Classes are finished, papers are graded, and I have a little more time on my hands, yes, all these are true. But this is really quite disorienting for the perpetual student like me. And as I’ll be graduating with an M.A. later this year, marking being in school continuously for two decades, it’s hard not to have a mini identity-crisis. I’m not sure where life is headed. I feel at peace when I have a concrete goal in mind. I like certainty. But now, it’s as if the flat surface I was standing on has temporarily turned into a rolling wooden log, and my survival depends on which direction I move towards. In other words, where am I supposed to be? Am I there? Where should I put my foot next so I don’t fall off the log?

But while I wonder what will happen in a year from now, or even five or ten years from now, I have to look at the past. My parents have often recited a quote from Winston Churchill, “A nation that forgets its past is doomed to repeat it”. And while there’s truth to that message, being that we must realize the impact of our mistakes in order to not remake them, I also think that there might be another reason to look at one’s past. A person who doesn’t look at their past likely doesn’t hold much faith or hope for the future.

This isn’t that they shouldn’t have faith – but faith (at least for me) is based on depending on the patterns of where God has provided in the past in order to know if He’ll provide in the future. Nearly every single time where I’ve worried about a potential result, my worries don’t actually come to fruition.

So this is how I’m choosing to handle my own concerns – I’m asking myself the question: God’s led me in the past to where I needed to be, so why would He abandon me now?
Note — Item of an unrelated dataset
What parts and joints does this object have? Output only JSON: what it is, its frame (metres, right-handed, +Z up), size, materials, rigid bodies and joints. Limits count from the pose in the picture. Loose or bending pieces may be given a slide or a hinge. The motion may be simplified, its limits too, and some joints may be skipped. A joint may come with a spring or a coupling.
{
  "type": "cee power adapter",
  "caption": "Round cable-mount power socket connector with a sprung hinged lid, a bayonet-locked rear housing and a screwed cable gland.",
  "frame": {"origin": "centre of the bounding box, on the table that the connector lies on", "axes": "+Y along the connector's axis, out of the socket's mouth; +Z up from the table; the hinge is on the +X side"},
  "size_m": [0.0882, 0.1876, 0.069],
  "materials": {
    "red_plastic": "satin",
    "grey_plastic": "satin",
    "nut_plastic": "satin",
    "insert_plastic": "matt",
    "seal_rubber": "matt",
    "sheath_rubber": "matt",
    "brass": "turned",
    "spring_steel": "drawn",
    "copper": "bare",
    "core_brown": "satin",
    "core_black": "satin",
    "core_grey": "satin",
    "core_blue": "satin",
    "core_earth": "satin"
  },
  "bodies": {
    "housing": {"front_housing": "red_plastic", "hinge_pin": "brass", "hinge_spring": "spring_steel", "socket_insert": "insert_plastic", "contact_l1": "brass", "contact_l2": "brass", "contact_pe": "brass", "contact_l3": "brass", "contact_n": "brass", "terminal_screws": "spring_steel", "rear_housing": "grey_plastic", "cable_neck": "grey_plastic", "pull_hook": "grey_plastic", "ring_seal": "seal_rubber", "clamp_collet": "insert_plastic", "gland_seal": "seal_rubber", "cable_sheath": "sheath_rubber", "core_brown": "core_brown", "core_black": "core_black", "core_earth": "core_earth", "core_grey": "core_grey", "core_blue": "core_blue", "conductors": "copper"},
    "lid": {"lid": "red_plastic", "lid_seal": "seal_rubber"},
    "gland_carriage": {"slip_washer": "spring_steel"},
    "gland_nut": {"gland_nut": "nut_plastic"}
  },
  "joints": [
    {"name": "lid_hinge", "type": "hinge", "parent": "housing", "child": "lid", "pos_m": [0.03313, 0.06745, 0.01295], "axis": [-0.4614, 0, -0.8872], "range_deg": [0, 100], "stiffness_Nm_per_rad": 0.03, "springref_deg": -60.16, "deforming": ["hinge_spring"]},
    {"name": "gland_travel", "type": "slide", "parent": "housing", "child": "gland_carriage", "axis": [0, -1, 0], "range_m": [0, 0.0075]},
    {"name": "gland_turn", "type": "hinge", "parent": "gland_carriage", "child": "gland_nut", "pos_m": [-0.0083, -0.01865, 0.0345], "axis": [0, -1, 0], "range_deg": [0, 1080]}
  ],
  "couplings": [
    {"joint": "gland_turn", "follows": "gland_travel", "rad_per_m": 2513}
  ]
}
Faith is trust.

One year ago, I graduated from my undergrad with an Honours Bachelor of Arts degree from a prestigious university, determined to be the best syntactician who ever existed. Five years ago,  I finished my first year of university and was determined to be the best neuropsychologist who ever existed. Ten years ago, I was ready to start high school that Fall with the ambition to be the best chemist who ever existed. Chemist, neuropsychologist, syntactician. These aspirations don’t seem to have surface-level similarities.
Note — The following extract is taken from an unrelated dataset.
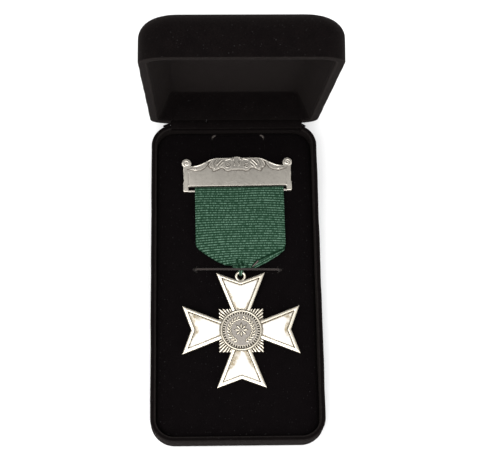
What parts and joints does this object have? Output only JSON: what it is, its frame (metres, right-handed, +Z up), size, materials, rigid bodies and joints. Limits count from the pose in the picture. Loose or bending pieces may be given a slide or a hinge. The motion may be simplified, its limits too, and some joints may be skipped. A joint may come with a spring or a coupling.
{
  "type": "ribbon medal in a hinged presentation box",
  "caption": "Cross-shaped medal on a green pointed ribbon and scrolled brooch bar, lying in an open flock-covered box with a hinged lid.",
  "frame": {"origin": "middle of the underside of the box's base", "axes": "+X across the box, +Y along it from the free end to the hinge, +Z up from the surface it stands on"},
  "size_m": [0.0652, 0.1405, 0.1414],
  "materials": {
    "flock": "black flocked velvet",
    "pad_flock": "black flocked foam pad",
    "steel": "plain wire",
    "elastic": "covered elastic",
    "silver": "soft silver, cast relief",
    "grosgrain": "ribbed woven ribbon",
    "enamel": "white vitreous enamel",
    "antique_silver": "darkened silver relief"
  },
  "bodies": {
    "case": {"box_base": "flock", "pad": "pad_flock", "hinge_pin": "steel", "retaining_cord": "elastic", "brooch_bar": "silver", "brooch_pin": "steel", "ribbon": "grosgrain", "cross": "silver", "enamel_top": "enamel", "enamel_right": "enamel", "enamel_bottom": "enamel", "enamel_left": "enamel", "medallion": "antique_silver"},
    "lid": {"box_lid": "flock"}
  },
  "joints": [
    {"name": "lid_hinge", "type": "hinge", "parent": "case", "child": "lid", "pos_m": [0.001, 0.0635, 0.01615], "axis": [-1, 0, 0], "range_deg": [-75.7, 0]}
  ]
}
But if you look at a roller coaster – the ups, the downs, going upside down and side to side – you are moving in a different direction at any given moment. If you were to take pictures of individual moments in time, these moments wouldn’t necessarily appear linear, either. You came down because you went up, and you needed the speed from coming down to give you the momentum and centripetal force to flip upside down (i.e. the reason you don’t fall out of your chair).

Likewise, my own past aspirations may seem random, but I can assure you that they weren’t. These goals were each based on core principles: the desire to help people and the desire of discovery. I became interested in being a chemist because I liked discovering what and how elements work together, and I thought I’d be a doctor to help people. Without my interest in chemistry, I likely wouldn’t have been as drawn into Neuroscience as I was to want to be a neuropsychologist. Brain chemistry intrigued me. Without my interest in the brain, I likely wouldn’t have been as interested in Linguistics as I was, and how language is represented in the brain. I’ve always had an interest in language, but my intellectual curiosity wanted to discover everything there was to know. And with time, I realized that every discipline overlaps.

And as for me now…

I’m happily somewhere in between. There are many things I could do with my life that fulfills both wanting to learn and helping people. As long as I keep a strong prayer life and allow God to guide my footsteps, I don’t need to have an identity crisis because my identity is in Him.

How exciting, eh? We don’t need to know everything. This is a refreshing realization in a society where we’re constantly asked what our next plan is. Instead of spinning on this rolling log, maybe I’ll jump off into the water for a nice swim. Who knows? No one said I had to stay on the log. The water should be warming up soon anyway with summer coming. I don’t want to miss it.